15 Responses to Strollers hit Jersey City

  1. The Great Pumpkin says:

    The sick part about current jersey city prices when looking forward…they are currently ultra cheap compared to what it will cost 20 years from now. You want a lotto ticket, buy in a very good location in jc. Your future self will be thanking you.

  2. grim says:

    JC is not ultra cheap.

  3. The Great Pumpkin says:

    Grim,

    You can guarantee a lot of those 1 million apartments will be 2 or 3 million in twenty years. Current pricing is still early to the party on the long term scale.

  4. Blue Ribbon Teacher says:

    Yeah until JC is forced to pay for their own school and taxes quadruple.

  5. Bystander says:

    BRT,

    For his “expertise” in economics, Blumpkin has no clue how tax subsidies, new dev tax abatements and corp tax breaks play into Hudson real estate bubble.

  6. Yo! says:

    Hudson and Salem schools both funded by state. No difference in funding but big difference in house prices. School funding not a price driver, focus on other factors!

  7. joyce says:

    I’ve accepted the fact that the west coast is the center of gravity and want no part of the upcoming Hudson crash.

    Yo! says:
    October 27, 2018 at 1:32 pm
    Hudson and Salem schools both funded by state. No difference in funding but big difference in house prices. School funding not a price driver, focus on other factors!

  8. Blue Ribbon Teacher says:

    Blue,

    Read the article I posted at 4:28. It’s bs that most blow it all. It’s taking a rarity and applying it as a norm. That’s what the study says and I tend agree. Do some sport athletes go broke? Sure, but is that the norm? So let’s not do the same with the lottery. ARod is killing it with the money he made from baseball. Absolutely killing it. He was a poor Dominican, so believe that bs that all poor people are bad with money.

    It is BS that all poor people are bad with money. What’s not BS is that people that are poor with managing money are guaranteed to be poor. There’s a reason A-Rod didn’t go broke. He’s very well versed in finance and knew how to put his money to work. I’m pretty sure, his family was always good with money.

    Then you have a guy like Mike Tyson. $500 million gone in an instant. Floyd Mayweather is another one. He has to keep coming out of retirement because he blows $100 million a year. I’d be willing to bet that Floyd is completely broke in 5 years, especially when no one is wiling to watch his fights.

    The lottery doesn’t matter. Even if you have a winner that blow it, their kin likely will in the future. Do you actually want to outlaw it?

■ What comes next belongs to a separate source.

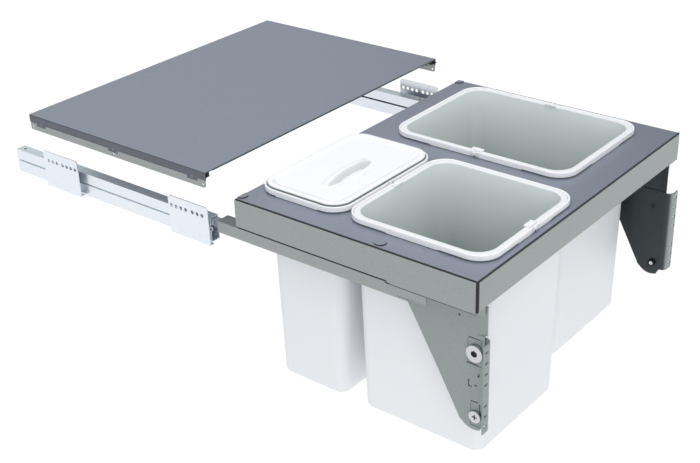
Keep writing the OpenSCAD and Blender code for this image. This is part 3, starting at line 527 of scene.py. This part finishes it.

Wtf are you complaining about here?

  9. The Original NJ ExPat says:

    More concise:

    For his “expertise” in economics, Blumpkin has no clue. how tax subsidies, new dev tax abatements and corp tax breaks play into Hudson real estate bubble.

  10. The Original NJ ExPat says:

    The lottery is a voluntary tax on the stupid. I will never win the lottery because I’ve never bought a ticket. Somebody should put together a data set that shows what an average lottery ticket buyer’s holdings would look like if every dollar was put in a no load mutual fund based on a broad market index. My independently wealthy MIL still buys lottery tickets every week. I tell her frequently that I hope she never wins because it would significantly shorten her lifespan. If she had $50 million instead of $5 million she would never be able to handle daily market fluctuations that she barely handles now.

  11. The Original NJ ExPat says:

    Pittsburgh Shooter – This proves that Trump is a Nazi. If you don’t believe me, just watch CNN this week.

  12. KuntBreath says:

    Thoughts and prayers amirite

  13. Mike S says:

    Jersey City is a traffic filled soulless nightmare. I hate working there.

  14. Juice Box says:

    Coming this spring a trip to DMV to get a Real ID, this new drivers licence will be good for 8 years.

    https://www.nj.com/traffic/index.ssf/2018/10/need_a_drivers_license_you_can_use_at_the_airport.html

  15. joyce says:

    So when American politicians blame Soros for opposition to the administration, or celebrate “nationalism,” or declare the United States is a “Christian nation” (as opposed to a country in which a majority of people are Christian), they are consciously or unconsciously channeling and amplifying anti-Semitism.